For U.S. and Canadian coasts, zoom in on the map to get a better view of alert zones. Alert zones are defined by NWS marine and/or public zones (as depicted in the Public Forecast Zone Maps
). Entire forecast zones will be colored rather than expected inundation zones. Forecast zones extend well-inland from the expected inundation zone. This means that some inland areas may appear to be included in an alert, but that does NOT mean that local authorities are suggesting evacuation from those areas. . If in doubt, check with your local emergency management agency, NWS Weather Forecast Office, or police.
What is on the Observations layer?
If a tsunami is observed on a water-level gauge, it will be shown on the map when the Observations layer check box is checked. Icons will show where the tsunami has been observed. Click on the icons for information about each observation. Information includes location, observed height, and time and date of observation given in the default browser time.
What is on the Forecasts layer?
When The Tsunami Warning Centers issue forecasts for certain sites, they can be displayed by selecting the Forecasts layer check box. Icons will show sites for which forecasts are available. Click on the icons for information about each location’s forecast. Information includes location, forecasted arrival date and time, and forecasted wave height , if available.
What is on the Water-Level Stations layer?
The Water-Level Stations layer includes icons for coastal water-level stations around the world (not just those associated with a particular event). Click on the icons for information about each coastal water-level station’s location and, for U.S. stations, links to water-level data. To learn more about coastal water-level stations, see the Tsunami Frequently Asked Questions page.
What is on the DART System layer?
The DART System layer includes icons for many of the available Deep-ocean Assessment and Reporting of Tsunami (DART) systems worldwide. Click on the icons for information about each DART system’s location and links to water-level data, when available. To learn more about DART systems, see the Tsunami Frequently Asked Questions page.

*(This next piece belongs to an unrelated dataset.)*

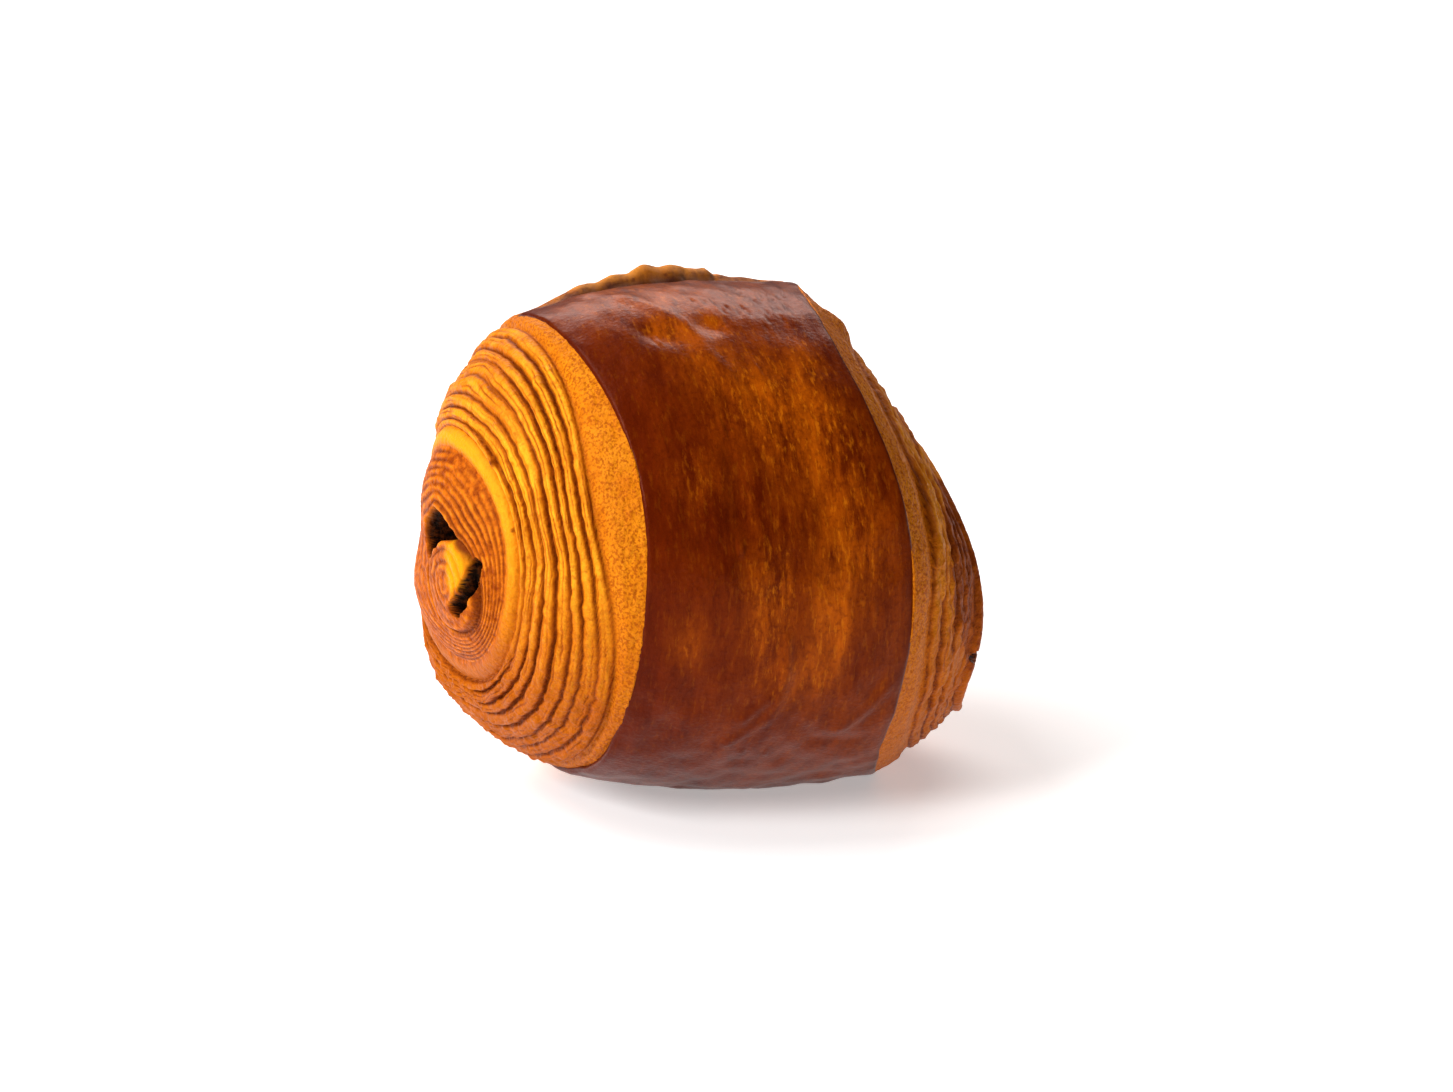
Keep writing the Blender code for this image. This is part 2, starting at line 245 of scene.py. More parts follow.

What is on the Travel Time layer?
In major events, a tsunami travel time layer may be available when the Travel Time layer check box is checked. Travel time contours are shown in one hour increments for the entire basin involved.
Why am I unable to select some of the layers?
Most events do not generate tsunamis, thus the Observations, Forecasts, and Travel Time Layers may not be populated with information. In these instances, you will not be able to select these layers. When a tsunami is occurring, these layers will be activated as soon as information becomes available.
What is on the Observations and Forecasts link?
The Observations and Forecasts page includes information about each event, including source location, magnitude, depth, origin time, and message issue time. Observations (observed time and height) and forecasts (predicted height and arrival times) are provided in the table when available. Observed and forecast heights in the table that meet the criteria established for tsunami advisories or warnings will be highlighted with the corresponding color. For example, any height greater than 0.3 meters and less than 1.0 meters will be marked in orange (advisory), while any height greater than, or equal to 1.0 meters will be marked in red (warning).
What does the Energy Map show?
The Energy Map shows the maximum tsunami forecast heights throughout the ocean basin when a forecast is available. This information provides information on general directivity of the tsunami energy. See example below.
What does the Travel Time Map show?
The Travel Time Map shows expected travel time (in hours) from the tsunami’s source to locations throughout the ocean basin, when available. Contours on the map represent 30 minute intervals. Each change in color shade of a contour line is a one hour mark. See example below.
What is a CAP File?
The CAP (Common Alerting Protocol) file provides information on the tsunami message in a format intended for use by those involved with emergency message transmission.
What is a TEX File?
The TEX (Tsunami Event XML) file is intended for those who need to automate tsunami information dissemination.